HB58 sponsor, Rep. Susan Pulsipher, R-South Jordan, said the legislation came from research she worked on throughout the summer looking at vaping and e-cigarette usage in schools.

“It’s alarming,” Pulsipher said about the findings. “We know that we have to do something to help our schools.”

Student usage has increased dramatically over the last few years and schools have told us that they are not sure what to do, Pulsipher said, pointing to a study done in 2019 that found 10% of students in sixth, eighth and 12th grade reported vaping.

Pulsipher created the legislation to address the widespread issue by doing three things.

First, the legislation calls on local education agencies to adopt policies in their schools that pertain to the confiscation and destroying of e-cigarettes and vaping products.

“We’ve seen administrators that tell us they have a drawer full of devices and they weren’t sure what to do with it,” Pulsipher said. “When a student is caught, we are establishing that the products can be taken away and destroyed.”

She added that the State Board of Education already adopted this policy in January so that schools wouldn’t have to wait until the legislation took effect in May.

The bill also declares that it is illegal for a minor to have an e-cig or vaping device on school property and asks the State Board of Education to establish “a library of recommended best practices” for intervening in student use.

“That way we can find those things that work very well and give our kids the very best opportunities to overcome the addictions they may have already developed,” Pulsipher explained.
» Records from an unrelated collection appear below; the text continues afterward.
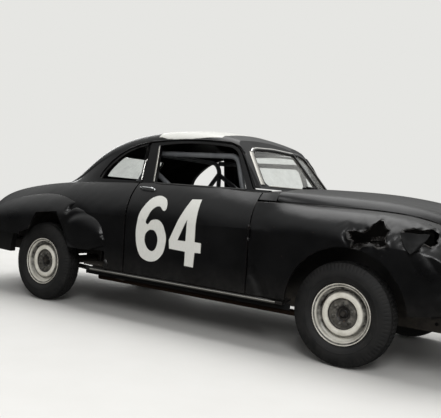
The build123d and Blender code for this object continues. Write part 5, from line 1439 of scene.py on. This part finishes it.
studio = {"background": "e6e6e3", "fill": 0.38, "clearRadius": 3.4, "fadeRadius": 8.0,
          "mirrorFloor": "4a4a48", "mirrorLow": "303132", "mirrorHigh": "e8e9e8"}
paleFloor, tree, where = newMaterial("PaleStudioFloor")
place = where["Object"]
distance = addNode(tree, "ShaderNodeVectorMath", {"operation": "LENGTH"}, links={0: place})
fade = addNode(tree, "ShaderNodeMapRange", {"interpolation_type": "SMOOTHSTEP"},
               {"From Min": studio["clearRadius"], "From Max": studio["fadeRadius"]},
               {"Value": distance.outputs["Value"]})
mottle = addNode(tree, "ShaderNodeTexNoise", values={"Scale": 3.0, "Detail": 6.0}, links={"Vector": place})
tone = mixTones(tree, mottle.outputs["Fac"], "d5d4d0", "dcdbd8")
matt = addNode(tree, "ShaderNodeBsdfPrincipled", values={"Roughness": 0.85}, links={"Base Color": tone})
glow = addNode(tree, "ShaderNodeEmission", values={"Color": linear(studio["background"]), "Strength": 1.0})
floorMix = addNode(tree, "ShaderNodeMixShader",
                   links={0: fade.outputs[0], 1: matt.outputs[0], 2: glow.outputs[0]})
# black paint mirrors a dim floor, as it mirrors the dark ground in the open
dim = addNode(tree, "ShaderNodeEmission", values={"Color": linear(studio["mirrorFloor"]), "Strength": 1.0})
glossy = addNode(tree, "ShaderNodeLightPath").outputs["Is Glossy Ray"]
floorSeen = addNode(tree, "ShaderNodeMixShader", links={0: glossy, 1: floorMix.outputs[0], 2: dim.outputs[0]})
addNode(tree, "ShaderNodeOutputMaterial", links={"Surface": floorSeen.outputs[0]})
bm = bmesh.new()
bmesh.ops.create_circle(bm, cap_ends=True, radius=80.0, segments=64)
floorDisc = bpy.data.objects.new("studioFloor", bakedFrom("studioFloor", bm))
floorDisc.data.materials.append(paleFloor)
bpy.context.scene.collection.objects.link(floorDisc)

world = bpy.data.worlds.new("softStudio")
bpy.context.scene.world = world
world.use_nodes = True
tree = world.node_tree
tree.nodes.clear()
rays = addNode(tree, "ShaderNodeLightPath").outputs
seen = reckon(tree, "MAXIMUM", rays["Is Camera Ray"], rays["Is Transmission Ray"])
shown = addNode(tree, "ShaderNodeBackground", values={"Color": linear(studio["background"]), "Strength": 1.0})
fill = addNode(tree, "ShaderNodeBackground", values={"Color": (1, 1, 1, 1), "Strength": studio["fill"]})
# paint and chrome mirror a dim wall low down and a bright ceiling above it
heading = addNode(tree, "ShaderNodeSeparateXYZ",
                  links={0: addNode(tree, "ShaderNodeTexCoord").outputs["Generated"]})
rise = addNode(tree, "ShaderNodeMapRange", {"interpolation_type": "SMOOTHSTEP"},
               {"From Min": 0.1, "From Max": 0.62}, {"Value": heading.outputs["Z"]})
mirrored = mixTones(tree, rise.outputs[0], studio["mirrorLow"], studio["mirrorHigh"])
mirror = addNode(tree, "ShaderNodeBackground", links={"Color": mirrored})
unseen = addNode(tree, "ShaderNodeMixShader", links={0: rays["Is Glossy Ray"], 1: fill.outputs[0],
                                                     2: mirror.outputs[0]})
both = addNode(tree, "ShaderNodeMixShader", links={0: seen, 1: unseen.outputs[0], 2: shown.outputs[0]})
addNode(tree, "ShaderNodeOutputWorld", links={"Surface": both.outputs[0]})

# place, aim, size and watts of each soft lamp
lamps = {"overhead": ((0.2, 0.6, 9.0), (0.1, 0.0, 0.6), 8.0, 720.0),
         "key": ((4.6, -6.2, 4.6), (0.6, -0.4, 0.6), 2.6, 240.0),
         "tail": ((-5.5, 3.5, 3.6), (-0.5, 0.2, 0.7), 3.0, 110.0)}
for name, (where, aim, size, watts) in lamps.items():
    light = bpy.data.lights.new(name, "AREA")
    light.shape = "SQUARE"
    light.size = size
    light.energy = watts
    lamp = bpy.data.objects.new(name, light)
    lamp.location = where
    lamp.rotation_mode = "QUATERNION"
    lamp.rotation_quaternion = (Vector(aim) - Vector(where)).to_track_quat("-Z", "Y")
    bpy.context.scene.collection.objects.link(lamp)

bpy.context.scene.view_settings.view_transform = "Standard"

print("scene is ready")
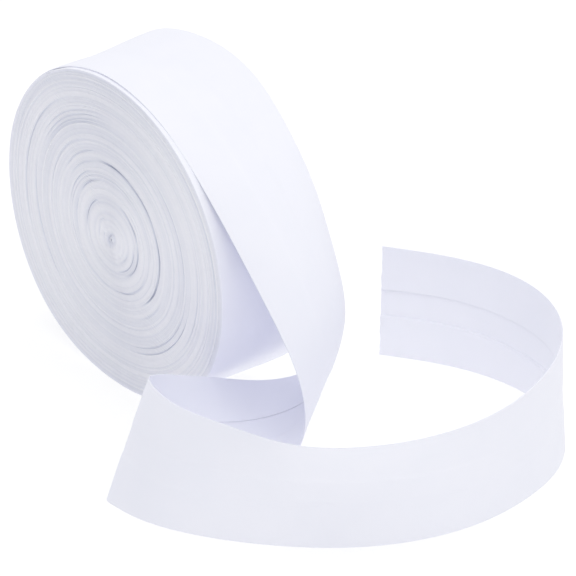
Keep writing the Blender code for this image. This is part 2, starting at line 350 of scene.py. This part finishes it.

The second and third parts of the bill look at the underlying causes behind student use, such as peer pressure, stress relief, role models “glamorizing vaping,” and general misinformation, Pulsipher said.

Many students think vaping “is just flavored water” and that doing it won’t hurt them, she said. To counter that misunderstanding, the State Board of Education is adding “the harmful effects of vaping” to the health curriculum already in use to talk about the adverse impacts of alcohol and other drugs.

Drawing on the fact that many students who vape also experience social, mental and emotional struggles, Pulsipher said the bill asks each school to create a plan to address student usage of e-cigs, vaping and other negative behaviors through a “positive behaviors program.”

These programs, Pulsipher said, would emphasize and promote prosocial interventions, get kids together and increase connectedness.

Schools would decide the best way to do this for their students and each institution would be provided a $3,000 stipend for someone to run the program. Local school boards would approve plans and moderate the programs, she explained.

Pulsipher said the intention of the bill is that the costs would be covered by SB37, a bill that if passed would raise taxes on e-cigarettes.

“The intention is that the tax on these vaping products is used to educate students and offset the harmful effects of vaping,” she explained.

Mike Anderson, associate superintendent for Jordan School District, pitched his support behind the bill and praised Pulsipher for her work opposing vaping, which he says is being marketed to young people in a “predatory” way.

Terry Shoemaker from the Utah School Board association and the Utah School Superintendents Association condemned vaping as a serious nationwide issue.

“The current methods of regulating and creating control associated with this issue have not worked. The product manufacturers themselves have figured out way after way after way of getting around regulation,” Shoemaker said. “Without regulation, much more stringent to what we are presently doing, we’re going to have a serious number of addicted young people in this state for which we will pay over and over again in the future.”